The trapper, the hunter, the gold-seeker, the cattleman and the sheepman had all come in rapid succession and there were still a few who had seen and survived all these changes. It was from these early-timers that the settler got his best advice and began to adapt himself to the land.

The land itself was inexorable: The bed of some prehistoric ocean, it had tolerated only the creatures that were best able to survive, resisting even the elements by presenting an ever-harder surface or a more soil-clutching grass to the ravages of erosion.

The Northern Pacific railroad had been builtthrough the central part of the state, following the Yellowstone River and people were beginning to spread out from its little towns but the livestock interests dominated the scene and the settler was more or less ignored. All the correspondence and reports of the earliest comers had brought on a growing interest and awareness of the new territory so by the time the Milwaukee Road approached the area, a flood of people were in the mood to try their luck in a new land.

I believe the Milwaukee Road construction stopped for the winter of 1907-08 at Mowbridge, South Dakota where the line crosses the Missouri River. The bridge was completed and work stopped somewhere near there for the winter. Here was a new route to a new land and any number of people, land-hungry and looking for a place to settle. That they would be settling on land already in use for grazing by established ranches was a matter that few considered. Fewer yet had any idea of the requirements of the land.

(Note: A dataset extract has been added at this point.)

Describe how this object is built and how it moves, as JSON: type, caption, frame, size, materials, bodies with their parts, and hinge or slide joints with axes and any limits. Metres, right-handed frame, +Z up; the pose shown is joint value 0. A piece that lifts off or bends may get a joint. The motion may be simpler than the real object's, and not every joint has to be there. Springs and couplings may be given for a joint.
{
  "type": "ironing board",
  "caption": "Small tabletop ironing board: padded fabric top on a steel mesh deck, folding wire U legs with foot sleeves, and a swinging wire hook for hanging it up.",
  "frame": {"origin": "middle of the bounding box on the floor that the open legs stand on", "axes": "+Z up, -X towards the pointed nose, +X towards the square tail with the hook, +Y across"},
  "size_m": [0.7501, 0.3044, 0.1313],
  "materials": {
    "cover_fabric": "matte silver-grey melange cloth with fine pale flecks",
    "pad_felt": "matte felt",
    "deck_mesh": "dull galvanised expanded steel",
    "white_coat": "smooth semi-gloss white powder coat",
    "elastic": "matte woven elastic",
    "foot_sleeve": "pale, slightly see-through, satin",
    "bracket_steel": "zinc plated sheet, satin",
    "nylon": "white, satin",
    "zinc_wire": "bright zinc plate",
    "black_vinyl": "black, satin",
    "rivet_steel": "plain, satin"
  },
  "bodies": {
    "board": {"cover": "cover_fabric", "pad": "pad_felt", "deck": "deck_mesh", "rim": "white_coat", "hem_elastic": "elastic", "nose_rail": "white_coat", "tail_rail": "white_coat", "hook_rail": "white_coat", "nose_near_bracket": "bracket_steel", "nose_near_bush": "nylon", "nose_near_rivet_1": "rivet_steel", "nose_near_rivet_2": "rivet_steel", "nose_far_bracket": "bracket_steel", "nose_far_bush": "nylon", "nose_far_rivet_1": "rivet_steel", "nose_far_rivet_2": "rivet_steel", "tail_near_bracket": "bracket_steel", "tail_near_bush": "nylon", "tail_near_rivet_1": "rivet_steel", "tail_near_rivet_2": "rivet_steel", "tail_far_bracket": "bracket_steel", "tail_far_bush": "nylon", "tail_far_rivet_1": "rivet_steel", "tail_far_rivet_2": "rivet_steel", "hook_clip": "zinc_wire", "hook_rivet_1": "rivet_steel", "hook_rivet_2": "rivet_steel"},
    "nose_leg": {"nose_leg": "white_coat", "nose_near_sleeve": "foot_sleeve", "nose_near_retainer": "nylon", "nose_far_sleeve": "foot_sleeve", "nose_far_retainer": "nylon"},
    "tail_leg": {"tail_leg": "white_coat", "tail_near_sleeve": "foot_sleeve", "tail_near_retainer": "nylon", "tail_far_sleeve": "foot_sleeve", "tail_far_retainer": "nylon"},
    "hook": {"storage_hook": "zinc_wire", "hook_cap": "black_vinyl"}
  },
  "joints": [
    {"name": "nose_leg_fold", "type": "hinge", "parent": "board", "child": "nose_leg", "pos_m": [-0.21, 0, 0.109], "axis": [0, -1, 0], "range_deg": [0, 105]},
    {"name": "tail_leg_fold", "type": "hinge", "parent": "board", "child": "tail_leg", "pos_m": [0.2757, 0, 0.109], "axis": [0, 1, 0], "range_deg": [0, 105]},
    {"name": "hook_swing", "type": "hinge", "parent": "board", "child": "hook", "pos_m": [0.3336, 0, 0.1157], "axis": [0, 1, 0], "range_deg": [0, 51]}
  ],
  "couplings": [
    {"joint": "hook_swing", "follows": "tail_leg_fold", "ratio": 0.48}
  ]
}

As the railroad advanced in the spring of 1908, so did the wave of new people. Each little way-station had its store, hotel of sorts, post office, saloon and maybe even a barbershop. Someone set up as a "locator" to help other newcomers to find land and locate their section corners. I don't know whether there was such a thing as a chamber of commerce in those days, but nobody saw any reason why his town shouldn't grow to a thriving metropolis and promptly set about seeing that it did by encouraging others to settle in that area.

Homesteading, to me, was an adventure only, with none of the cares or hardships experienced by my elders, and my account can be only the recollections of a child or boy, hazy and distorted by time, inaccurate at best: a poor memoir for the hundreds of people who struggled so hard to make their homes.

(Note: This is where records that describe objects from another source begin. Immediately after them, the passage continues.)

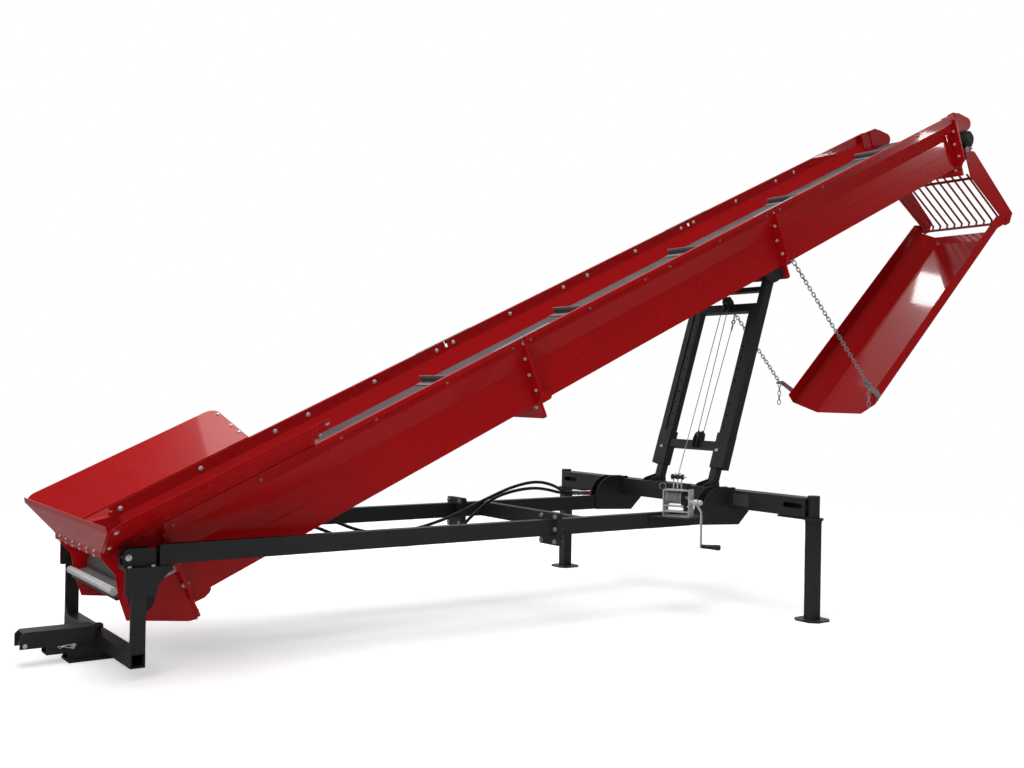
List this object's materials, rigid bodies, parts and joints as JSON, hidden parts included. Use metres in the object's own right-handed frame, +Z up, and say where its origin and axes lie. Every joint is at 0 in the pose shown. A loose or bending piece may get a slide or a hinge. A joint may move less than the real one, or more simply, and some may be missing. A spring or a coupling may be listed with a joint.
{
  "type": "firewood conveyor",
  "caption": "Inclined belt conveyor for split firewood with a loading hopper, a winch mast, a hinged outlet chute and a parking frame on two legs.",
  "frame": {"origin": "on the ground below the middle of the machine's box", "axes": "+X from the hitch to the head of the conveyor, +Y to the far side of the picture, +Z up"},
  "size_m": [6.686, 2.28, 3.1546],
  "materials": {
    "red_paint": "glossy red powder coat",
    "black_paint": "satin near-black powder coat",
    "zinc": "bright zinc plate",
    "steel": "machined steel",
    "belt_rubber": "dull dark grey belt",
    "hose_rubber": "black hose cover"
  },
  "bodies": {
    "frame": {"front_crossbeam": "black_paint", "hitch_tongue": "black_paint", "hitch_socket": "black_paint", "front_upright_near": "black_paint", "front_upright_far": "black_paint", "tail_clevis_near": "black_paint", "tail_clevis_far": "black_paint", "side_beam_near": "black_paint", "side_beam_far": "black_paint", "cross_member": "black_paint", "rear_crossbeam": "black_paint", "beam_gusset_near": "black_paint", "beam_gusset_far": "black_paint", "mast_feet": "black_paint", "winch_bracket": "black_paint", "winch_frame": "zinc", "winch_drum": "zinc", "winch_crank": "zinc", "cable_guide": "zinc", "hose_clamp": "zinc", "hose_couplings": "steel", "hose_upper": "hose_rubber", "hose_lower": "hose_rubber"},
    "conveyor": {"section_tail": "red_paint", "section_middle": "red_paint", "section_head": "red_paint", "tail_flange": "red_paint", "joint_flange_low": "red_paint", "joint_flange_high": "red_paint", "head_flange": "red_paint", "tail_box": "red_paint", "head_box": "red_paint", "hopper_front": "red_paint", "hopper_wing_near": "red_paint", "hopper_wing_far": "red_paint", "chute_arms": "red_paint", "chute_grille": "red_paint", "drive_motor": "black_paint", "mast_bracket": "black_paint", "head_drum": "black_paint", "tail_drum": "black_paint", "belt": "belt_rubber", "splice_strips": "zinc", "chain_lugs": "zinc"},
    "mast_lower": {"mast_tubes": "black_paint"},
    "mast_upper": {"mast_channels": "black_paint"},
    "chute": {"chute_tray": "red_paint", "chain_brackets": "red_paint"},
    "chain_near": {"chain_near": "zinc"},
    "chain_far": {"chain_far": "zinc"},
    "leg_near": {"leg_near": "black_paint"},
    "leg_far": {"leg_far": "black_paint"}
  },
  "joints": [
    {"name": "lift", "type": "hinge", "parent": "frame", "child": "conveyor", "pos_m": [-3.034, 0, 0.492], "axis": [0, -1, 0], "range_deg": [0, 11]},
    {"name": "mast_tilt", "type": "hinge", "parent": "frame", "child": "mast_lower", "pos_m": [0.462, 0, 0.65], "axis": [0, -1, 0], "range_deg": [0, 17]},
    {"name": "mast_slide", "type": "slide", "parent": "mast_lower", "child": "mast_upper", "axis": [0.3042, 0, 0.9526], "range_m": [0, 0.66]},
    {"name": "chute_tilt", "type": "hinge", "parent": "conveyor", "child": "chute", "pos_m": [3.258, 0, 2.478], "axis": [0, 1, 0], "range_deg": [0, 10]},
    {"name": "chain_near_swing", "type": "hinge", "parent": "conveyor", "child": "chain_near", "pos_m": [0.97196, -0.368, 1.99671], "axis": [0, -1, 0], "range_deg": [0, 6.5]},
    {"name": "chain_far_swing", "type": "hinge", "parent": "conveyor", "child": "chain_far", "pos_m": [0.97196, 0.368, 1.99671], "axis": [0, -1, 0], "range_deg": [0, 6.5]},
    {"name": "leg_near_swivel", "type": "hinge", "parent": "frame", "child": "leg_near", "pos_m": [0.377, -1.06, 0.594], "axis": [0, 0, 1], "range_deg": [0, 90]},
    {"name": "leg_far_swivel", "type": "hinge", "parent": "frame", "child": "leg_far", "pos_m": [0.377, 1.06, 0.594], "axis": [0, 0, -1], "range_deg": [0, 90]}
  ],
  "couplings": [
    {"joint": "mast_tilt", "follows": "lift", "ratio": 1.51},
    {"joint": "mast_slide", "follows": "lift", "m_per_rad": 3.37},
    {"joint": "chain_near_swing", "follows": "chute_tilt", "ratio": 0.6},
    {"joint": "chain_far_swing", "follows": "chute_tilt", "ratio": 0.6}
  ]
}
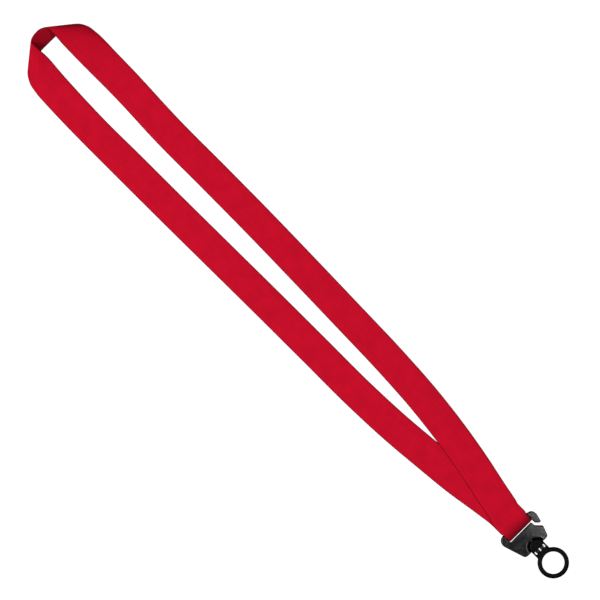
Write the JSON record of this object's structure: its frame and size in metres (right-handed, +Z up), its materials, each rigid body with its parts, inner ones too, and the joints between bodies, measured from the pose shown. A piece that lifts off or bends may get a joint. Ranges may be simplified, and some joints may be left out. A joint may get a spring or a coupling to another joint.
{
  "type": "neck lanyard",
  "caption": "Neck lanyard: a flat webbing loop sewn around the bar of a moulded open-gate clip, with a round swivel eye snapped onto the clip's split pin.",
  "frame": {"origin": "on the table surface, under the middle of the clip and the swivel eye taken together, without the webbing", "axes": "+Z up from the table, +Y from the swivel eye towards the strap, +X towards the clip's open gate"},
  "size_m": [0.0549, 0.4677, 0.0183],
  "materials": {
    "red_webbing": "flat woven polyester, slightly satin",
    "red_thread": "twisted polyester sewing thread",
    "black_clip_plastic": "moulded acetal, satin gloss",
    "black_ring_plastic": "moulded acetal, satin gloss"
  },
  "bodies": {
    "strap": {"neck_strap": "red_webbing"},
    "clip": {"clip_body": "black_clip_plastic", "strap_fold": "red_webbing", "seam_stitching": "red_thread"},
    "ring": {"swivel_ring": "black_ring_plastic"}
  },
  "joints": [
    {"name": "clip_tilt", "type": "hinge", "parent": "strap", "child": "clip", "pos_m": [0.0002, 0.0315, 0.0014], "axis": [1, 0, 0], "range_deg": [-90, 90]},
    {"name": "ring_swivel", "type": "hinge", "parent": "clip", "child": "ring", "pos_m": [0, 0.005, 0.002], "axis": [0, 1, 0], "continuous": true}
  ]
}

One should be able to begin a story with the conventional "Once upon a time" and have done with it, but what time? Any one of the factors influencing the advance of settlement would be a story in itself and each settler had some different reason for the move.

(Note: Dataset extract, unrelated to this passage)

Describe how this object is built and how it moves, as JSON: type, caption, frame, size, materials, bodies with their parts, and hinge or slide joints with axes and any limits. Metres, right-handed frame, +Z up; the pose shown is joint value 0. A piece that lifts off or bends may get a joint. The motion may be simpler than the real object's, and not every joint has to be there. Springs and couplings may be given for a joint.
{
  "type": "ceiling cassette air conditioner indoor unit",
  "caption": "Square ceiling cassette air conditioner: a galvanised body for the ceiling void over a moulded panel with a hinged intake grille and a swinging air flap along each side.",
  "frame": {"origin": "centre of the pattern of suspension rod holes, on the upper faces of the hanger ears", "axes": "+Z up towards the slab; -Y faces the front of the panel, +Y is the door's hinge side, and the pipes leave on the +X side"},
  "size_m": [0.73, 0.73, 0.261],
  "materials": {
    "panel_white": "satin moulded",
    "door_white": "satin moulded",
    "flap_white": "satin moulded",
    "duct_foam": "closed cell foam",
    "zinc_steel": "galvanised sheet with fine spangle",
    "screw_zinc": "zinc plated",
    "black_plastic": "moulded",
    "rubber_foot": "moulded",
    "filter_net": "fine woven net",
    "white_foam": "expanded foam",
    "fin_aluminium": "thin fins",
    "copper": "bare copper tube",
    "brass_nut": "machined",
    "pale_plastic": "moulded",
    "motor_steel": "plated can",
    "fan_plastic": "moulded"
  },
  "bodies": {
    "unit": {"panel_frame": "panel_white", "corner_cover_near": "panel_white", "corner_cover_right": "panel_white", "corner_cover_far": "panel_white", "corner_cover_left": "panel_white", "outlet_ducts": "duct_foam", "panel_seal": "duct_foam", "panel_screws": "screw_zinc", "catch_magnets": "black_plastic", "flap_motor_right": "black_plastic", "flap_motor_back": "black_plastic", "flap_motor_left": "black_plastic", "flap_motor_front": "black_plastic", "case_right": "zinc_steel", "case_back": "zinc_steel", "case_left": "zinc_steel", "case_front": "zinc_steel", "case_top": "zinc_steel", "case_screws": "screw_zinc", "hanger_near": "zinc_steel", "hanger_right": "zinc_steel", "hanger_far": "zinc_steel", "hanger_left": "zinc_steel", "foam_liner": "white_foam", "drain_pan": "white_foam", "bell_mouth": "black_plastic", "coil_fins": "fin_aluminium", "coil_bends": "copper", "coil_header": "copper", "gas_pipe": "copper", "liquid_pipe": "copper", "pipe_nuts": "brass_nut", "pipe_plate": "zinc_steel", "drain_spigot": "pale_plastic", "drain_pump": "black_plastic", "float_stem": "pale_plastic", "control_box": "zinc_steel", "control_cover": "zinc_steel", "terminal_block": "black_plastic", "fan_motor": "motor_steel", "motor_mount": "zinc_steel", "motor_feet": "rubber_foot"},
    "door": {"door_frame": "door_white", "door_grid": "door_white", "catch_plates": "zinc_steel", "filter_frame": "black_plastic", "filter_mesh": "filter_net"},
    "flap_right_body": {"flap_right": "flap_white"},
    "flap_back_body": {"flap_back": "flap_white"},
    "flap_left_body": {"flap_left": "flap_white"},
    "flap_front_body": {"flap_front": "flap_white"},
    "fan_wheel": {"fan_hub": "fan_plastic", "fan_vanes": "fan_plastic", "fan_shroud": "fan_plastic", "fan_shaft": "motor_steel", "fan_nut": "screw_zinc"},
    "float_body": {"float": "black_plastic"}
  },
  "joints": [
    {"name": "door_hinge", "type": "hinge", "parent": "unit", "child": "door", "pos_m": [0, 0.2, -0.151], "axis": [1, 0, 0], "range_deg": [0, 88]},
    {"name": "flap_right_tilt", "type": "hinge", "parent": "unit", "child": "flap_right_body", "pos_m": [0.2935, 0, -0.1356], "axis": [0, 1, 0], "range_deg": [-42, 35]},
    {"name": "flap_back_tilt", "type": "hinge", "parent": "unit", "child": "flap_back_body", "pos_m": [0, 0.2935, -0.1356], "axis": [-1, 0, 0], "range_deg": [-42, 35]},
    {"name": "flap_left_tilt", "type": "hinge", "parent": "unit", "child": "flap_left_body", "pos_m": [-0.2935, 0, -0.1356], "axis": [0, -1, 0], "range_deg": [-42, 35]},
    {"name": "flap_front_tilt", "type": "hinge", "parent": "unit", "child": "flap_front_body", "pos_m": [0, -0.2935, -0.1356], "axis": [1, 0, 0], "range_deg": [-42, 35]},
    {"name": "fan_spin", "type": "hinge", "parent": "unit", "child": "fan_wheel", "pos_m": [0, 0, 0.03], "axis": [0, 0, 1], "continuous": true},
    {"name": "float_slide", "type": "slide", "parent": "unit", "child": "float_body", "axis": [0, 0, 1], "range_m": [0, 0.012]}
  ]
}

My first inkling of a change came somewhere between 1908 and 1910 when we came to Montana. I remember my parents discussing something about "taking up a claim." The imagination and curiosity of a four or five year old boy began to conjure up pictures of some vague object being taken up bodily. This must have been about the same time that the Indians of Dakota were dealt out of some of their Standing Rock Reservation for homestead purposes as I remember Dad saying he "Wouldn't mind taking a shot at Standing Rock" and pictured him shooting at a large stone column. On another evening Mother said "Percy and I could hold down the claim if you had to go somewhere to find work" and I envisioned Mother and myself trying to hold down a huge tarp or canvas in a terrific wind.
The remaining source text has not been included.